The next point concerns the Agricultural Wages Board. In that connection, a very important report on vocational organisation was issued quite recently and, in my opinion, when the recommendations of that report are implemented, there will be very little need for an Agricultural Wages Board. I hope that the time is not far distant when we shall have vocational bodies working in the interests of the farmers and farm labourers. so that, through the machinery afforded by those bodies, both parties will be brought together and questions of wages and conditions of employment settled in a reasonable way. I should like to refer to a number of other things but time does not permit of that.

I do not like the wording of the motion in some respects, though I am in full agreement with its spirit.
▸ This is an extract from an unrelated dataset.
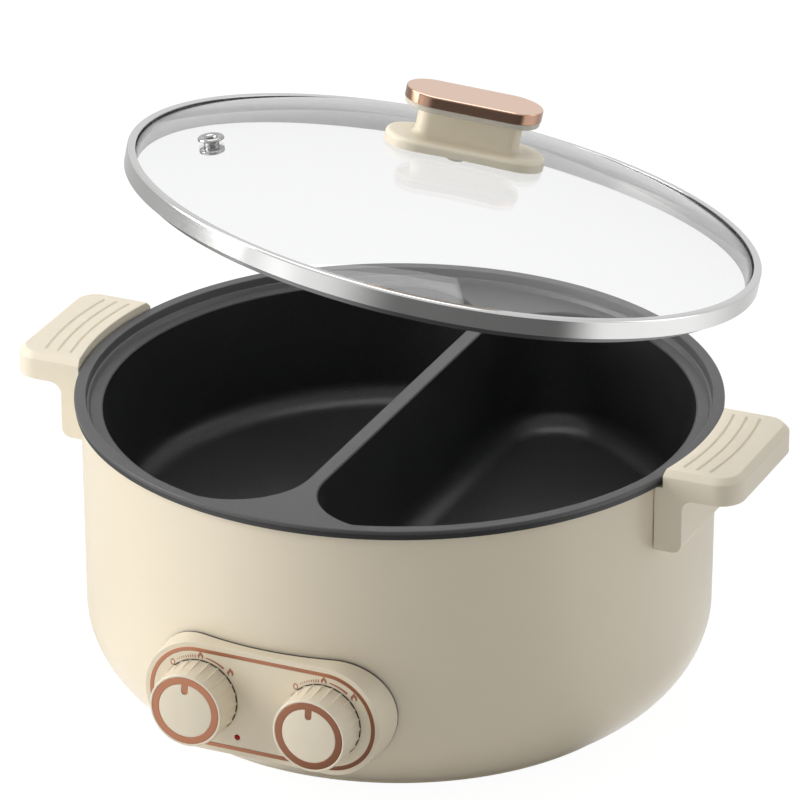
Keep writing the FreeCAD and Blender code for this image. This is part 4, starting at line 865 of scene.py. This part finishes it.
foot_low = 26.0
seat_top = 32.7
neck_top = 47.3
plate_top = 50.2
cap_top = 56.0
neck_length = 51.5
neck_width = 13.0
foot = bmesh.new()
thicken(foot, [stadium(foot, 79.0, 34.4, foot_low)], seat_top - foot_low)
for vert in foot.verts:
    if vert.co.z < foot_low + 1:
        vert.co.z = dome_level(vert.co.x, vert.co.y) + 0.3
rim = [e for e in foot.edges if all(abs(v.co.z - seat_top) < 1e-4 for v in e.verts)]
bmesh.ops.bevel(
    foot, geom=rim, offset=2.2, offset_type="OFFSET", segments=8, profile=0.5, affect="EDGES",
    material=-1, clamp_overlap=False)
deck = max(foot.faces, key=lambda f: f.calc_center_median().z)
bmesh.ops.delete(foot, geom=[deck], context="FACES_ONLY")
neck = bmesh.new()
stadium(neck, neck_length, neck_width, neck_top)
neck_half = (neck_length - neck_width) / 2
straight = (neck_top - seat_top - 3.0, 0)
flare_steps = ((1.15, 0.23), (0.97, 0.65), (0.62, 0.95), (0.26, 1.17))
ring = neck.edges[:]
for drop, flare in (straight, *flare_steps):
    made = bmesh.ops.extrude_edge_only(neck, edges=ring)["geom"]
    lower = [g for g in made if isinstance(g, bmesh.types.BMVert)]
    edges = [g for g in made if isinstance(g, bmesh.types.BMEdge)]
    ring = [e for e in edges if all(v in lower for v in e.verts)]
    for vert in lower:
        spine = Vector((max(-neck_half, min(neck_half, vert.co.x)), 0, vert.co.z))
        vert.co += (vert.co - spine).normalized() * flare
        vert.co.z -= drop
add_mesh(foot, neck)
bmesh.ops.triangle_fill(
    foot, use_beauty=True, use_dissolve=False, edges=boundary(foot, seat_top))
bmesh.ops.remove_doubles(foot, verts=foot.verts, dist=1e-3)
bmesh.ops.recalc_face_normals(foot, faces=foot.faces)
off_middle = Matrix.Translation((3.5, -1.0, 0))
grip_cream = moulded(
    "Grip cream", (0.90, 0.82, 0.655), 0.36, 2400.0, Coat_Weight=0.1, Coat_Roughness=0.25)
plate_cream = moulded("Plate cream", (0.72, 0.67, 0.57), 0.40, 2400.0)
rose_gold = metal("Rose gold cap", (0.76, 0.52, 0.395), 0.17, 900.0, 0.04, 0.01, lid_metres)
# A darker copy of the rose gold for the cap's sides: a painted dark reflection.
rose_gold_painted_dark_side = metal(
    "Rose gold painted dark side", (0.40, 0.245, 0.175), 0.14, 900.0, 0.04, 0.01, lid_metres)
silicone = moulded("Clear silicone", (0.80, 0.80, 0.79), 0.4, Transmission_Weight=0.4)
dress(silicone, "lid_knob_washer")
dress(moulded("White enamel", (0.86, 0.86, 0.84), 0.4), "lid_knob_screw")
bmesh.ops.transform(foot, matrix=off_middle, verts=foot.verts)
finished("grip", on_lid(foot), grip_cream, "lid", ["lid_knob_grip"], 45)
plate = slab(66.6, 30.0, neck_top, plate_top, {neck_top: (0.9, 4)})
bmesh.ops.transform(plate, matrix=off_middle, verts=plate.verts)
finished("grip_plate", on_lid(plate), plate_cream, "lid", ["lid_knob_plate"])
cap = slab(67.6, 31.1, plate_top, cap_top, {cap_top: (0.8, 5), plate_top: (0.3, 3)})
bmesh.ops.transform(cap, matrix=off_middle, verts=cap.verts)
# Side faces take the darker copy: painted dark reflection.
for face in cap.faces:
    face.material_index = 1 if abs(face.normal.z) < 0.5 else 0
cap_piece = finished("rose_gold_cap", on_lid(cap), rose_gold, "lid",
                     ["lid_knob_cap"])
cap_piece.data.materials.append(rose_gold_painted_dark_side)


# Floor, light and camera
# A pale floor, a white surround and three soft lamps, the strongest at the left. Polished
# parts see the floor darker in front and brighter at both sides, as if cards lay on it.
# The camera is a long lens from the right front, as the photograph was taken.

def lamp(name, place, aim, size, power, colour=(1, 1, 1)):
    """A square or oblong soft lamp turned towards a point."""
    data = bpy.data.lights.new(name, "AREA")
    data.shape = "RECTANGLE"
    data.size, data.size_y = size
    data.energy = power
    data.color = colour
    made = bpy.data.objects.new(name, data)
    made.location = place
    made.rotation_euler = (Vector(aim) - Vector(place)).to_track_quat("-Z", "Y").to_euler()
    scene.collection.objects.link(made)


def ray_kinds(tree):
    """Masks for what is seen directly or through glass, and for what is seen mirrored."""
    path = node(tree, "LightPath").outputs
    direct = calc(tree, "LESS_THAN", path["Glossy Depth"], 0.5)
    looked_at = calc(tree, "MAXIMUM", path["Is Camera Ray"], path["Is Transmission Ray"])
    seen = calc(tree, "MULTIPLY", looked_at, direct)
    indirect = calc(tree, "SUBTRACT", 1.0, direct)
    bounced = calc(tree, "SUBTRACT", indirect, path["Is Diffuse Ray"])
    return seen, calc(tree, "MAXIMUM", bounced, 0.0)


middle = (0, 0, 0.12)
lamp("left_softbox", (-1.55, -0.75, 0.75), middle, (1.1, 1.3), 25.5, (1.0, 0.985, 0.96))
lamp("right_softbox", (1.5, 0.7, 0.6), middle, (0.7, 1.2), 3.2)
lamp("top_softbox", (-0.2, 0.3, 1.9), middle, (1.4, 1.4), 13)

soft_light = 0.33
mirror_light = 0.9
world = bpy.data.worlds.new("Studio")
scene.world = world
world.use_nodes = True
tree = world.node_tree
back = tree.nodes["Background"]
back.inputs["Color"].default_value = (1, 1, 1, 1)
seen, mirrored = ray_kinds(tree)
sheen = calc(tree, "MULTIPLY", mirrored, mirror_light)
brightness = calc(tree, "MAXIMUM", seen, calc(tree, "MAXIMUM", sheen, soft_light))
tree.links.new(brightness, back.inputs["Strength"])

floor = bmesh.new()
bmesh.ops.create_grid(floor, x_segments=1, y_segments=1, size=8.0)
floor_mesh = bpy.data.meshes.new("floor")
floor.to_mesh(floor_mesh)
floor.free()
floor_piece = bpy.data.objects.new("floor", floor_mesh)
scene.collection.objects.link(floor_piece)
pale = bpy.data.materials.new("Pale floor")
pale.use_nodes = True
tree = pale.node_tree
ground = tree.nodes["Principled BSDF"]
ground.inputs["Roughness"].default_value = 0.9
ground.inputs["Emission Strength"].default_value = 1.0
parts = node(tree, "SeparateXYZ", i0=node(tree, "TexCoord").outputs["Object"]).outputs
angle = calc(tree, "ARCTAN2", parts[1], parts[0])
turn = calc(tree, "ADD", calc(tree, "DIVIDE", angle, math.tau), 0.5)
ramp = node(tree, "ValToRGB", i0=turn)
ramp.color_ramp.interpolation = "EASE"
left_card = ((0.12, 0.66), (0.156, 1.0), (0.19, 0.7))
dark_card = ((0.278, 0.07), (0.419, 0.06))
right_card = ((0.47, 0.75), (0.55, 0.8), (0.661, 0.45))
tones = ((0.0, 0.30), (0.03, 0.26), *left_card, *dark_card, *right_card, (1.0, 0.30))
for place, _ in tones[2:]:
    ramp.color_ramp.elements.new(place)
for mark, (place, tone) in zip(ramp.color_ramp.elements, tones):
    mark.position = place
    mark.color = (tone, tone, tone, 1)
seen, mirrored = ray_kinds(tree)
lit = calc(tree, "SUBTRACT", 1.0, calc(tree, "MAXIMUM", seen, mirrored))
grey = calc(tree, "ADD", calc(tree, "MULTIPLY", lit, 0.80), 0.06)
pale_grey = node(tree, "CombineXYZ", i0=grey, i1=grey, i2=grey).outputs[0]
tree.links.new(pale_grey, ground.inputs["Base Color"])
shine = calc(tree, "MULTIPLY", mirrored, 1.6)
glow = node(tree, "VectorMath", {"operation": "SCALE"}, i0=ramp.outputs[0], Scale=shine)
screen = calc(tree, "MULTIPLY", seen, 0.96)
white = node(tree, "CombineXYZ", i0=screen, i1=screen, i2=screen).outputs[0]
total = node(tree, "VectorMath", {"operation": "ADD"}, i0=glow.outputs[0], i1=white).outputs[0]
tree.links.new(total, ground.inputs["Emission Color"])
floor_mesh.materials.append(pale)

camera = bpy.data.objects.new("camera", bpy.data.cameras.new("camera"))
camera.data.lens = 298.98
camera.data.sensor_width = 36.0
camera.data.clip_end = 50.0
to_camera = Vector((0.36830, -0.83051, 0.41813))
to_right = Vector((0.91415, 0.40538, 0.0))
to_top = to_camera.cross(to_right)
camera.matrix_world = Matrix.Translation((1.20460, -2.71570, 1.51590)) @ Matrix(
    (to_right, to_top, to_camera)).transposed().to_4x4()
scene.collection.objects.link(camera)
scene.camera = camera
scene.view_settings.view_transform = "Standard"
I believe that it is in the interests not merely of the farmers and farm labourers but of the nation, generally, that effect should be given to the recommendations of the commission. If Senator Counihan were here, I would ask him to withdraw his amendment. Had I time, I should like to have quoted some extracts bearing upon wage questions because, in my opinion, there is an obligation on the representatives of labour to do their part in trying to settle this question. I support the motion but I would prefer that it should wind up, not so much as a record on the journals of the House, as an assurance from the Minister that he is in agreement with its spirit and that he would do everything possible to give it effect. I venture to suggest that the Minister is in agreement with the general spirit of the motion. I make that assumption because of his remarks on a similar motion in the other House. When the motion is considered in its widest aspects, we must all agree that its object is calculated to be not merely in the interests of the farmer but in the interest of the nation, generally.

Debate adjourned.
The Seanad adjourned at 8.55 p.m. until 3 p.m. on Wednesday, 14th March, 1945.